- [What this task involves]: Write out, precisely and in full, each line of the material.

##### Dataset extract #####

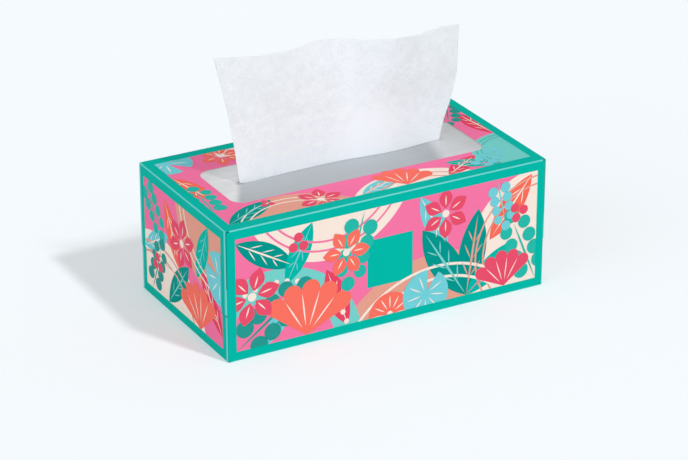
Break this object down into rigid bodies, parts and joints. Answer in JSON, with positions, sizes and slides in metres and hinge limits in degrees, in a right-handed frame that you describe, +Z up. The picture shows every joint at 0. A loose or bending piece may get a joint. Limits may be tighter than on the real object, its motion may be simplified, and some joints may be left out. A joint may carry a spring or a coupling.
{
  "type": "tissue box",
  "caption": "Flat printed card carton of facial tissues, with a long rounded opening, a slit film window and one tissue standing up through the slit.",
  "frame": {"origin": "middle of the carton's base", "axes": "+X along the carton's length to the right of its front, +Y to its back, +Z up"},
  "size_m": [0.2302, 0.1222, 0.17],
  "materials": {
    "printed_card": "teal print with a satin varnish outside, bare grey board inside",
    "clear_film": "thin milky film with faint wrinkles",
    "tissue_paper": "soft creped two-ply tissue",
    "ink_pink": "pink ink under a satin varnish",
    "ink_salmon": "salmon ink under a satin varnish",
    "ink_cream": "cream ink under a satin varnish",
    "ink_mint": "mint ink under a satin varnish",
    "ink_aqua": "aqua ink under a satin varnish",
    "ink_coral": "coral ink under a satin varnish",
    "ink_crimson": "crimson ink under a satin varnish",
    "ink_deep_green": "deep green ink under a satin varnish",
    "ink_teal": "teal ink under a satin varnish"
  },
  "bodies": {
    "root": {"carton": "printed_card", "film_window": "clear_film", "tissue_stack": "tissue_paper", "raised_tissue": "tissue_paper", "print_pink": "ink_pink", "print_salmon": "ink_salmon", "print_cream": "ink_cream", "print_mint": "ink_mint", "print_aqua": "ink_aqua", "print_coral": "ink_coral", "print_crimson": "ink_crimson", "print_deep_green": "ink_deep_green", "print_teal": "ink_teal"}
  },
  "joints": []
}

#####

- [Output of the task]:
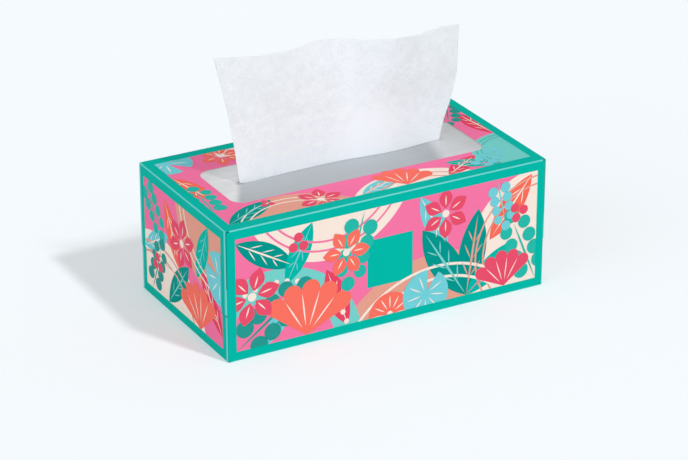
Break this object down into rigid bodies, parts and joints. Answer in JSON, with positions, sizes and slides in metres and hinge limits in degrees, in a right-handed frame that you describe, +Z up. The picture shows every joint at 0. A loose or bending piece may get a joint. Limits may be tighter than on the real object, its motion may be simplified, and some joints may be left out. A joint may carry a spring or a coupling.
{
  "type": "tissue box",
  "caption": "Flat printed card carton of facial tissues, with a long rounded opening, a slit film window and one tissue standing up through the slit.",
  "frame": {"origin": "middle of the carton's base", "axes": "+X along the carton's length to the right of its front, +Y to its back, +Z up"},
  "size_m": [0.2302, 0.1222, 0.17],
  "materials": {
    "printed_card": "teal print with a satin varnish outside, bare grey board inside",
    "clear_film": "thin milky film with faint wrinkles",
    "tissue_paper": "soft creped two-ply tissue",
    "ink_pink": "pink ink under a satin varnish",
    "ink_salmon": "salmon ink under a satin varnish",
    "ink_cream": "cream ink under a satin varnish",
    "ink_mint": "mint ink under a satin varnish",
    "ink_aqua": "aqua ink under a satin varnish",
    "ink_coral": "coral ink under a satin varnish",
    "ink_crimson": "crimson ink under a satin varnish",
    "ink_deep_green": "deep green ink under a satin varnish",
    "ink_teal": "teal ink under a satin varnish"
  },
  "bodies": {
    "root": {"carton": "printed_card", "film_window": "clear_film", "tissue_stack": "tissue_paper", "raised_tissue": "tissue_paper", "print_pink": "ink_pink", "print_salmon": "ink_salmon", "print_cream": "ink_cream", "print_mint": "ink_mint", "print_aqua": "ink_aqua", "print_coral": "ink_coral", "print_crimson": "ink_crimson", "print_deep_green": "ink_deep_green", "print_teal": "ink_teal"}
  },
  "joints": []
}